Lots of cognates helps at first, but in the long run I don’t think it matters for true fluency. For example, Hungarian has 18 cases? Well, English has more than 18 prepositions and those prepositions function the same as the cases in Hungarian, I am sure. Between English and French, for example, correct translation of prepositions is really, really hard. Not something I could ever get right. For example, I can never guess whether “of” is going to be “a” or “de”.
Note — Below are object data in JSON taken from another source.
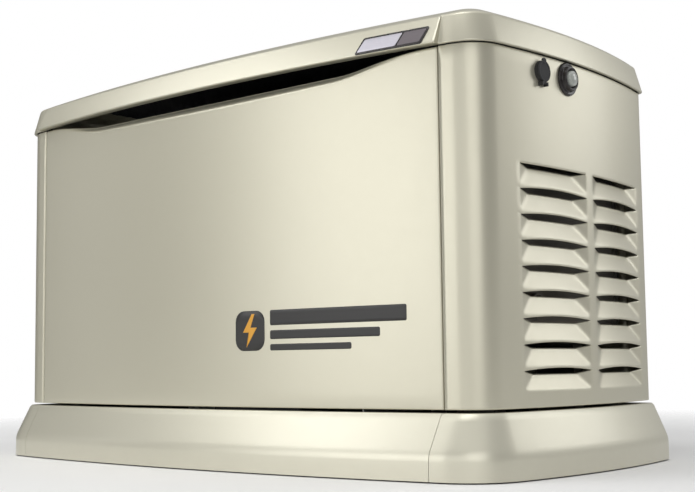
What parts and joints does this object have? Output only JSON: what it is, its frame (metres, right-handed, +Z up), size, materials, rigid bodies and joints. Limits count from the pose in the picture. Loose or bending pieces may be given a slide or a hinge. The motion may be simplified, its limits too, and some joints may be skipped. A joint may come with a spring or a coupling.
{
  "type": "home standby generator",
  "caption": "Air-cooled home standby generator in a bowed steel cabinet with hinged lid, lift-off front panel, louvered ends, flared base, V-twin engine, alternator and controls.",
  "frame": {"origin": "middle of the base's underside, on the pad it stands on", "axes": "+X along the length towards the end with the shutdown switch, -Y to the front service panel, +Z up"},
  "size_m": [1.218, 0.6379, 0.732],
  "materials": {
    "cabinet_paint": "satin powder coat, light khaki beige, fine orange peel",
    "base_paint": "satin powder coat, light khaki beige",
    "lid_paint": "satin powder coat, light khaki beige",
    "tray_paint": "satin black",
    "zinc_steel": "zinc plated",
    "black_plastic": "fine texture",
    "gloss_black": "gloss",
    "black_rubber": "matt",
    "switch_lens": "smoky translucent",
    "badge_plate": "satin with a dark half",
    "foam": "open-cell acoustic foam",
    "cast_aluminium": "sand cast",
    "engine_black": "satin black",
    "cast_iron": "rough cast",
    "aluminised_steel": "dull, heat tinted",
    "filter_paper": "pleated",
    "can_paint": "gloss white",
    "lock_steel": "polished",
    "cable_jacket": "red and black jacket",
    "button_green": "gloss",
    "button_red": "gloss",
    "button_blue": "gloss",
    "dip_yellow": "moulded",
    "battery_case": "moulded"
  },
  "bodies": {
    "root": {"base_tray": "tray_paint", "front_fascia": "base_paint", "rear_fascia": "base_paint", "left_fascia": "base_paint", "right_fascia": "base_paint", "right_end_panel": "cabinet_paint", "left_end_panel": "cabinet_paint", "rear_panel": "cabinet_paint", "muffler_divider": "zinc_steel", "panel_screws": "zinc_steel", "hinge_brackets": "zinc_steel", "lid_seal": "black_rubber", "lock_housings": "black_plastic", "shutdown_bezel": "gloss_black", "stay_bracket": "zinc_steel", "engine_cradle": "engine_black", "rubber_mounts": "black_rubber", "crankcase": "cast_aluminium", "cylinder_front": "cast_aluminium", "cylinder_rear": "cast_aluminium", "valve_covers": "engine_black", "spark_plugs": "black_rubber", "intake_manifold": "cast_aluminium", "airbox": "black_plastic", "air_filter": "filter_paper", "airbox_cover": "black_plastic", "oil_filter": "can_paint", "starter_motor": "engine_black", "blower_housing": "engine_black", "alternator_housing": "engine_black", "alternator_end_bell": "cast_aluminium", "exhaust_pipes": "aluminised_steel", "muffler": "aluminised_steel", "fuel_regulator": "cast_aluminium", "fuel_inlet_pipe": "zinc_steel", "control_box": "cabinet_paint", "control_face": "black_plastic", "circuit_breaker": "black_plastic", "battery": "battery_case", "battery_cables": "cable_jacket"},
    "lid": {"lid": "lid_paint", "lid_liner": "foam", "lid_badge": "badge_plate", "lid_hinge_leaves": "zinc_steel", "lock_keepers": "zinc_steel"},
    "front_cover": {"front_panel": "cabinet_paint", "front_panel_liner": "foam"},
    "stay": {"lid_stay": "zinc_steel"},
    "right_core": {"right_lock_core": "lock_steel"},
    "left_core": {"left_lock_core": "lock_steel"},
    "right_flap": {"right_lock_cover": "black_rubber"},
    "left_flap": {"left_lock_cover": "black_rubber"},
    "shutdown": {"shutdown_button": "switch_lens"},
    "rotor": {"crankshaft": "cast_iron", "flywheel_fan": "cast_iron"},
    "auto_key": {"auto_button": "button_green"},
    "off_key": {"off_button": "button_red"},
    "manual_key": {"manual_button": "button_blue"},
    "breaker_arm": {"breaker_lever": "gloss_black"},
    "oil_stick": {"dipstick": "dip_yellow"}
  },
  "joints": [
    {"name": "lid_hinge", "type": "hinge", "parent": "root", "child": "lid", "pos_m": [0, 0.298, 0.643], "axis": [-1, 0, 0], "range_deg": [0, 80]},
    {"name": "stay_swing", "type": "hinge", "parent": "root", "child": "stay", "pos_m": [-0.518, 0.11, 0.656], "axis": [-1, 0, 0], "range_deg": [0, 120]},
    {"name": "front_panel_pull", "type": "slide", "parent": "root", "child": "front_cover", "axis": [0, -1, 0], "range_m": [0, 0.3]},
    {"name": "right_lock_turn", "type": "hinge", "parent": "root", "child": "right_core", "pos_m": [0.56, -0.088, 0.622], "axis": [-1, 0, 0], "range_deg": [0, 90]},
    {"name": "left_lock_turn", "type": "hinge", "parent": "root", "child": "left_core", "pos_m": [-0.56, -0.088, 0.622], "axis": [-1, 0, 0], "range_deg": [0, 90]},
    {"name": "right_lock_flap", "type": "hinge", "parent": "root", "child": "right_flap", "pos_m": [0.583, -0.088, 0.602], "axis": [0, 1, 0], "range_deg": [0, 110]},
    {"name": "left_lock_flap", "type": "hinge", "parent": "root", "child": "left_flap", "pos_m": [-0.583, -0.088, 0.602], "axis": [0, -1, 0], "range_deg": [0, 110]},
    {"name": "shutdown_press", "type": "slide", "parent": "root", "child": "shutdown", "axis": [-1, 0, 0], "range_m": [0, 0.004], "stiffness_N_per_m": 300, "springref_m": -0.002},
    {"name": "crank_spin", "type": "hinge", "parent": "root", "child": "rotor", "pos_m": [0, 0.035, 0.28], "axis": [1, 0, 0], "continuous": true},
    {"name": "auto_press", "type": "slide", "parent": "root", "child": "auto_key", "axis": [0, 0.342, -0.9397], "range_m": [0, 0.0012], "stiffness_N_per_m": 500, "springref_m": -0.001},
    {"name": "off_press", "type": "slide", "parent": "root", "child": "off_key", "axis": [0, 0.342, -0.9397], "range_m": [0, 0.0012], "stiffness_N_per_m": 500, "springref_m": -0.001},
    {"name": "manual_press", "type": "slide", "parent": "root", "child": "manual_key", "axis": [0, 0.342, -0.9397], "range_m": [0, 0.0012], "stiffness_N_per_m": 500, "springref_m": -0.001},
    {"name": "breaker_throw", "type": "hinge", "parent": "root", "child": "breaker_arm", "pos_m": [0.262, -0.201, 0.385], "axis": [1, 0, 0], "range_deg": [0, 40]},
    {"name": "dipstick_pull", "type": "slide", "parent": "root", "child": "oil_stick", "axis": [0, 0, 1], "range_m": [0, 0.2]}
  ],
  "couplings": [
    {"joint": "stay_swing", "follows": "lid_hinge", "ratio": 1.5}
  ]
}
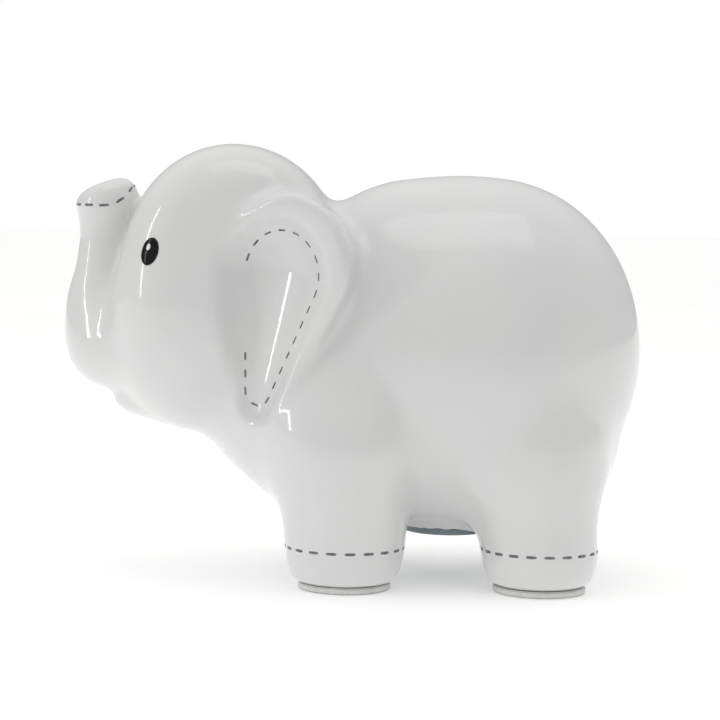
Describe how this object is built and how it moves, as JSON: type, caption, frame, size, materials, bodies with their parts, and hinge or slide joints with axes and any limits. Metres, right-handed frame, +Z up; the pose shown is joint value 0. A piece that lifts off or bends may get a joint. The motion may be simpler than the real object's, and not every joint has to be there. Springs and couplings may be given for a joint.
{
  "type": "figural animal coin bank",
  "caption": "Hollow ceramic elephant money box with a raised trunk, cupped ears, a coin slot in the back and a pull-out soft plug in the belly.",
  "frame": {"origin": "on the floor, under the middle of the length", "axes": "+X towards the tail with the trunk facing -X, +Y towards the animal's right side, +Z up"},
  "size_m": [0.211, 0.117, 0.1575],
  "materials": {
    "white_glaze": "glossy white glaze, fired",
    "soft_plug": "matt blue-grey moulded soft vinyl",
    "foot_pad": "matt light grey foam pad"
  },
  "bodies": {
    "bank": {"ceramic_shell": "white_glaze", "foot_pad_front_left": "foot_pad", "foot_pad_front_right": "foot_pad", "foot_pad_rear_left": "foot_pad", "foot_pad_rear_right": "foot_pad"},
    "stopper": {"belly_stopper": "soft_plug"}
  },
  "joints": [
    {"name": "stopper_pull", "type": "slide", "parent": "bank", "child": "stopper", "axis": [0, 0, -1], "range_m": [0, 0.0155]}
  ]
}
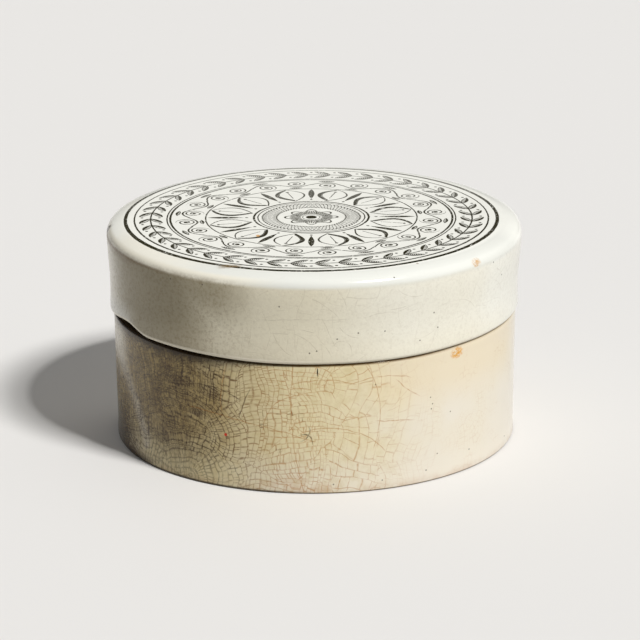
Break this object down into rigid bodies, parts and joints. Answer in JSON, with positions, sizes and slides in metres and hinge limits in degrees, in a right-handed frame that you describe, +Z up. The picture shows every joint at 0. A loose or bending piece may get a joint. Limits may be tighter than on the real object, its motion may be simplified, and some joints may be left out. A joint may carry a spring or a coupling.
{
  "type": "toothpaste pot",
  "caption": "Low round glazed earthenware pot with a deep lift-off lid that drops over an inner neck and rests on the shoulder.",
  "frame": {"origin": "centre of the circle that the foot ring stands on, at the bottom of the pot", "axes": "+Z up along the pot's axis of rotation, towards the lid; +X to the right and -Y towards the viewer, as the pot was pictured, with the chip of the lid's edge at the left front"},
  "size_m": [0.0836, 0.0836, 0.0444],
  "materials": {
    "pot_glaze": "crazed cream glaze, stained brown",
    "lid_glaze": "glossy off-white glaze over a black printed ornament"
  },
  "bodies": {
    "pot": {"pot": "pot_glaze"},
    "lid": {"lid": "lid_glaze"}
  },
  "joints": [
    {"name": "lid_lift", "type": "slide", "parent": "pot", "child": "lid", "axis": [0, 0, 1], "range_m": [0, 0.06]}
  ]
}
Well, no. That’s a typical problem no matter what language you’re dealing with. There is not an exact one-to-one correspondence between words expressing temporal or spatial relations in one language and another. Correct translation between these words is just as difficult between English and Hungarian as English and French as English and Polish, etc., from my observation. You really need to hunker down and learn the situation in which they are used. For example, in English you might say you are going somewhere “by train.” In Hungarian you would say “with train.” Expressions that use “in” or “on” in English don’t correspond one-to-one with how Hungarian uses them. Same deal with Polish. In English, you may use the word “for,” but in Polish, it might be “dla,” “po,” “na,” and maybe something else I’m forgetting off the top of my head. This is a pretty typical issue when dealing with different languages.
Hebrew is not that hard to learn if you wanted to. All verbs are 3 letters. Most words are short. The “dots” (vowels) get removed for the fact that the words become easy to memorize.